After exploring the high earthen walls of Ait-Ben-Haddou, after passing through desolate villages and over the bare rock of austere mountaintops, the atmosphere had begun to shift; we were feeling the effects of sitting in a van all day, eating pringles and chocolate every two hours. And we had neared the moment we all anticipated. The one we knew would matter. Together, as a barely acquainted group, we prepared for our trek into the Sahara Desert.
And as the camels tread across the cool, winter sand, the only thought reverberating in my mind (besides the politically incorrect and geographically irrelevant Disney song Arabian Nights) was, “I’m finally exploring.” I had achieved something monumental, and even as I was experiencing the moment, marveling at the endless rolling hills of sand – the surrounding golden emptiness – I couldn’t help but reflect on the enormity of the moment at the same time. I knew it meant something. It made me feel whole again.

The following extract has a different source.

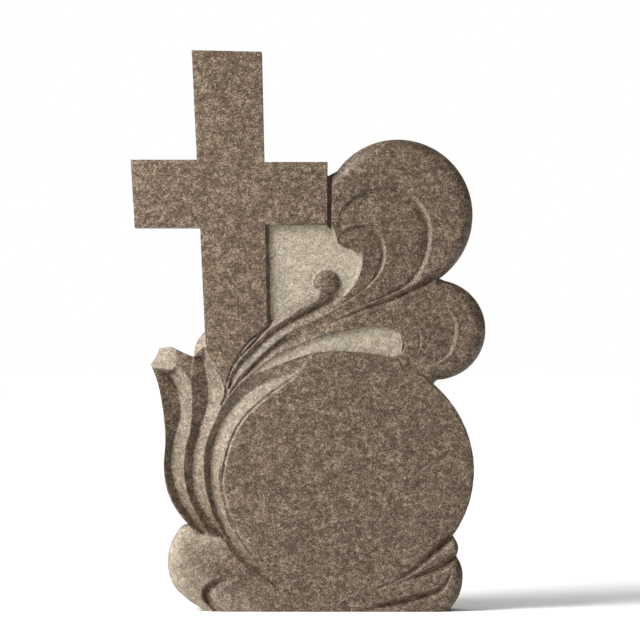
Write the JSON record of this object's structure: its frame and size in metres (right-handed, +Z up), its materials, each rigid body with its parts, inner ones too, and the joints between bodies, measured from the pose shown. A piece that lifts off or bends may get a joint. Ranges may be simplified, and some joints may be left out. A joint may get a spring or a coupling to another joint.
{
  "type": "grave monument",
  "caption": "Upright carved granite slab with a plain cross, a plume of rounded lobes, leaves, a blank oval shield and a rolled base, standing on its flat underside.",
  "frame": {"origin": "middle of the bounding box at the flat underside, where the slab meets the ground", "axes": "+Z up along the cross, +Y out of the flat back, so the carved front faces -Y, +X towards the plume"},
  "size_m": [0.6958, 0.1, 1.1],
  "materials": {
    "granite": "polished brown-grey granite with frosted sunk grounds"
  },
  "bodies": {
    "root": {"stele": "granite"}
  },
  "joints": []
}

At some point, I realized that it didn’t matter whether or not I closed my eyes; the world blurred around me, so that all was black. I could feel the camel jostling beneath me, could feel the ache in my thighs and back, and the wind—that’s when I discovered the desert wind. With eyes wide open and seeing nothing at all, I became overly attuned to the shifting winds, and the sound of sand swirling around the camels’ hooves.
Then the iPhone lights appeared. It was only a matter of time I suppose. To be fair, I don’t think anybody was actually checking for updates; people just needed a little light. We rode under a starless, moonless sky, and the darkness agitated my fellow travelers. Not me. The sensation of floating, unseeing, with nothing but the rhythmic steps of the camel and wind as company, comforted me somehow.
Despite the small technological intrusion, the camels brought us home. How? We were filthy. There’s something paradoxically refreshing about leaving hygiene behind. Without makeup, a shower, perfume, proper toilet paper, or soap, I was grimy. Truly disgusting. After wearing the same pair of leggings and shirt for 48 hours, I felt certain my stench alone could ward off unsolicited advances from Moroccan men. And yet, despite my revolting state, I felt cleansed. Whole. Because when you’re in the middle of nowhere, nothing matters but how you treat yourself and others. We were all gross and we knew it, and because of that, there was this sense of freedom in just being.
That night, a girl from Brazil played with fire near the camp.
Our tour guides played drums and sang long into the night.
And at one point, I thought of how we must look from afar. Entirely away from everything and everyone, just this group of barely acquainted people who became instantly, forever bonded by one unique desert night near the border of Algeria.
Dinner was a communal affair at its finest, everyone equipped with a spoon and an appetite. Instead of individual plates, we ate our couscous and aubergine tajine out of massive serving dishes.
Rather than learning each other’s names, we identified by our nationalities. To give credit where credit is due, I believe our tour guide started this trend. Either way, it stuck. At dinner, I sat next to my friend, Canadian Number 1 and The Brazilian, who sat next to The Swede, who was engaged in a conversation with The Italian.
When the tour guide couldn’t find someone, he would grumble in broken English, for example, “Where is Korea? Where is Korea?!” Not The Korean. No, Korea.
Well, “Korea” was busy enjoying a blossoming love story. I asked Korean Number 1 if he was dating Korean Number 2 at dinner, to which he responded with an enormous grin, “Shh! Trying to! Don’t tell!”
For a night, we all became apart of each other’s stories—each other’s memories—in a way we couldn’t have possibly predicted. It took a trek to the Sahara Desert to remember what home can be when you’re far away from where you grew up. It’s your barest, sometimes filthiest, self.
We traveled to the desert together, we slept in the desert together, and for a moment, I stood alone, atop a dune overlooking the camp, sometime before dawn, listening to the wind.
And when you dig your toes in the sand at night, and you keep digging beyond the layers shifted by the wind, you will find the warmth of the sun.